India is in a similar policy bind facing 12% inflation driven primarily by food and energy costs. A fiscal stimulus package focused on improving infrastructure would prepare the overall economy for more substantial growth post-recession, but the political demands for short-term help to a majority poor population may be too great. So far basic commodity prices have been falling giving the government a bit more room to maneuver.

A potential third wave, social unrest, may affect some countries in Asia if the recession is deeper or longer than expected. China’s growth, while slowing from 12% to an estimated 9% (hardly significant in the eyes of developed economies), is a sudden shift of momentum that may fuel already growing resentment of the poorest with only modest improvement in their living standards during the boom years.

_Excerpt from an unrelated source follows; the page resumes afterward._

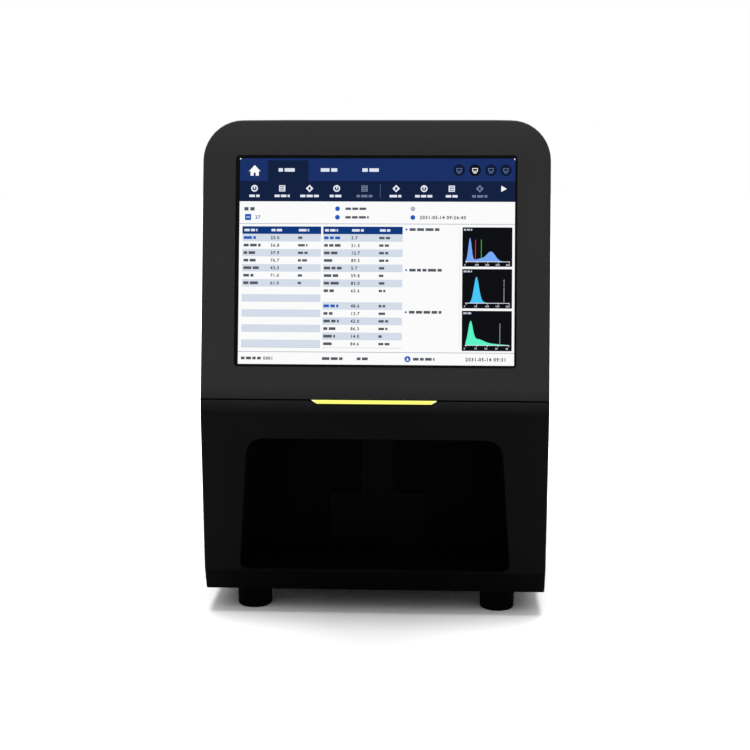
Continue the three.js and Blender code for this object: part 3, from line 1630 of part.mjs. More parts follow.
// Power rocker: a shallow wedge on a pivot in its cavity, tilted to off
{
  const rockerTilt = THREE.MathUtils.degToRad(inlet.rockerTiltDegrees);
  const tall = inlet.rockerHeight / 2 - fit.reveal - inlet.rockerAxisDepth * Math.sin(rockerTilt);
  const crest = inlet.rockerAxisDepth;
  const section = [
    [-inlet.rockerAxisDepth, -tall / 2], [-inlet.rockerAxisDepth, tall / 2], [0, tall],
    [crest, tall], [crest / 2, 0], [crest, -tall], [0, -tall],
  ].reverse();
  const rocker = pushX(section, grown(around(0, inlet.rockerWidth), -fit.slide));
  const pivotY = flangeY[1] - inlet.rockerAxisDepth;
  const key = add('power_rocker', rocker, 'blackPlastic');
  key.rotation.x = rockerTilt;
  key.position.set(inletMiddle, pivotY, (rockerZ[0] + rockerZ[1]) / 2);
}

// Data sockets clipped in the rear panel
function jackBody(size) {
  const xs = around(size.centreX, size.width);
  const zs = from(size.bottom, size.height);
  const body = box(xs, [rearY + jack.proud - jack.depth, rearY + jack.proud], zs);
  const collar = box(
    grown(xs, jack.flange),
    from(rearY + fit.seat, jack.flangeThickness),
    grown(zs, jack.flange),
  );
  return join(body, collar);
}

const mouthOf = (depth) => from(rearY + jack.proud - depth, depth + fit.overrun);
{
  const rowPitch = usb.height / 2;
  const rows = [0, 1].map((i) => usb.bottom + rowPitch * (i + 1 / 2));
  const mouthX = around(usb.centreX, usb.socketWidth);
  const sockets = rows.map((z) => box(mouthX, mouthOf(usb.socketDepth), around(z, usb.socketHeight)));
  const tongues = rows.map((z) => box(
    grown(mouthX, -usb.tongue / 2),
    from(rearY + jack.proud - usb.socketDepth - usb.tongue, usb.socketDepth),
    from(z, usb.tongue),
  ));
  add('usb_ports', join(cut(jackBody(usb), ...sockets), ...tongues), 'steel');
}
{
  const socketBottom = network.bottom + (network.height - network.socketHeight) / 2;
  const socket = box(
    around(network.centreX, network.socketWidth),
    mouthOf(network.socketDepth),
    from(socketBottom, network.socketHeight),
  );
  const latch = box(
    around(network.centreX, network.latchWidth),
    mouthOf(network.socketDepth),
    from(socketBottom - network.latchHeight, network.latchHeight + network.socketHeight / 2),
  );
  add('network_port', cut(jackBody(network), socket, latch), 'steel');
}

// Fluid ports: barbed bulkhead fittings
{
  const tipY = casing.depth / 2;
  const nutY = rearY + fit.seat;
  const barbStart = nutY + port.nutThickness / 2;
  const profile = [
    [port.bore, panelInnerY - port.insideLength], [port.threadRadius, panelInnerY - port.insideLength],
    [port.threadRadius, nutY], [port.nutRadius, nutY], [port.nutRadius, barbStart],
    [port.barbRadius, barbStart], [port.barbTip, tipY], [port.bore, tipY],
    [port.bore, panelInnerY - port.insideLength],
  ];
  port.names.forEach((name, i) => {
    add(name, turnedY(profile), 'whitePlastic').position.set(portX, 0, portHeights[i]);
  });
}

export default analyzer;
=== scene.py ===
# Bench-top blood cell analyzer: its looks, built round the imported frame.
# Metres, +Z up, the front faces -Y. The sections follow the machine as it is put together.

import math
import random

import bmesh
import bpy
from mathutils import Matrix, Vector
from mathutils.bvhtree import BVHTree


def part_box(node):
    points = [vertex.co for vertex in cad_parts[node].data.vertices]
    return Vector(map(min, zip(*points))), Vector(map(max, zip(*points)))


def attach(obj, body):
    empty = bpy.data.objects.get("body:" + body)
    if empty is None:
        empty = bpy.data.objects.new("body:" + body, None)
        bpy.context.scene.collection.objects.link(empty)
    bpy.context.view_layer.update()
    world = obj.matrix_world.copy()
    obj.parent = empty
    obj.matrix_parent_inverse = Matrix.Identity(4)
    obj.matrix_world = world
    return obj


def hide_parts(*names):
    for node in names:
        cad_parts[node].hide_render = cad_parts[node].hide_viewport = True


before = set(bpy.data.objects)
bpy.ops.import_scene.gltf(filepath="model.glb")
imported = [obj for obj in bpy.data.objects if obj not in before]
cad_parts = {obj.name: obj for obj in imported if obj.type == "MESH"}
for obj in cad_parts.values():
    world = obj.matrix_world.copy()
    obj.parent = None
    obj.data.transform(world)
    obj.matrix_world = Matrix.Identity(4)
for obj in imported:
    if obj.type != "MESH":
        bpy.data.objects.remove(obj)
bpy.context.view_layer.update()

MM = 0.001


# Camera: it stands in front of the machine, a little above its top edge,
# and looks down at the screen as the photograph does.
camera_place = (0.0468, -1.2107, 0.3808)
camera_pitch = math.radians(10.37)
camera_yaw = math.radians(2.54)
camera_lens, camera_film = 67.2, 36

camera_data = bpy.data.cameras.new("camera")
camera_data.lens = camera_lens
camera_data.sensor_width = camera_film
camera = bpy.data.objects.new("camera", camera_data)
camera.location = camera_place
camera.rotation_euler = (math.pi / 2 - camera_pitch, 0, camera_yaw)
bpy.context.scene.collection.objects.link(camera)
bpy.context.scene.camera = camera
bpy.context.scene.view_settings.view_transform = "Standard"


# Studio: a white floor that keeps the machine's shadow, a white surround,
# and one large soft lamp overhead, a little behind the machine.
surround_low, surround_high = 0.1, 0.8
floor_radius, floor_corners = 6, 32
floor_shade, floor_near_painted_shade, floor_far_shade = 0.45, 1.05, 2.6
floor_near, floor_far = 0.12, 1.2
floor_painted_shade_reach = (3, 0.5, 0)
lamp_size, lamp_power = 1.5, 52
lamp_place, lamp_aim = (0, 0.2, 2.4), (0, 0, 0.2)
grid_step = 220


def feed(tree, target, *numbered, **named):
    """Fills a node's inputs, by number or by name.

    Each takes a plain value, a node for its first output, or a node with the name of an output.
    """
    for key, value in (*enumerate(numbered), *named.items()):
        socket = target.inputs[key.replace("_", " ") if isinstance(key, str) else key]
        paired = isinstance(value, tuple) and isinstance(value[0], bpy.types.Node)
        source, output = value if paired else (value, 0)
        if isinstance(source, bpy.types.Node):
            tree.links.new(source.outputs[output], socket)
        else:
            socket.default_value = value


def node(tree, kind, *numbered, **named):
    """A node to the right of those before it. A kind such as "Math ADD" also names its operation."""
    kind, _, operation = kind.partition(" ")
    made = tree.nodes.new({"SHADER": "ShaderNode", "GEOMETRY": "GeometryNode"}[tree.type] + kind)
    made.location.x = grid_step * len(tree.nodes)
    if operation:
        made.operation = operation
    feed(tree, made, *numbered, **named)
    return made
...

GDP growth of 8% (the 25-year average) appears to be the minimum necessary to “tread economic water” in China, a level of growth inadequate to create the number of new jobs required.

There are several recent positive developments in China that may help alleviate some of these pressures. The recent decision to grant land rights for impoverished farmers who can now sell usage to agricultural companies or possibly use the land as collateral for loans is a significant step. Inflation, a previous policy concern, has been declining leaving room for fiscal stimulus programs including investment in health care.

Thailand faces a far more difficult political environment that would certainly be exacerbated by a lengthy economic downturn and fuel existing tensions between the rural poor and urban middle and upper classes. Plagued with demonstrations, a potential military coup, and a border conflict with Cambodia, there is little room for seriously addressing the pressing economic effects of the global slowdown.

There are some bright spots, though few and far between, as commodity prices drop and companies seek capital infusions to stay afloat. For China and Japan assets in much of Asia and the West are on sale. Through a cautious approach to the markets, high domestic savings rates, and limited market liberalization for foreign firms, both China and Japan’s financial sectors have remained largely immune to contagion. Japan’s banks are remarkably healthy. Nomura has bought Lehman’s European and Asian assets and Mitsubishi UFJ has taken a significant stake in Morgan Stanley. China’s sovereign wealth fund CIC is expanding its stake in Blackstone, the global venture-capital firm.

For policy makers one of the greatest risks in times of economic duress is to issue short-term cash give-aways to garner political support in lieu of substantial, albeit painful, fundamental economic reform. For those countries in Asia facing elections within the next year (Japan, India, Indonesia and potentially Thailand) this risk is particularly acute.

The other main risk is Asia’s continuing over reliance on export markets as a development strategy. To sustain long-term growth Asian countries need to focus on enhancing key infrastructure and stimulating domestic demand. Now is an opportune time to prepare for the future before the next inevitable cycle of boom and bust returns.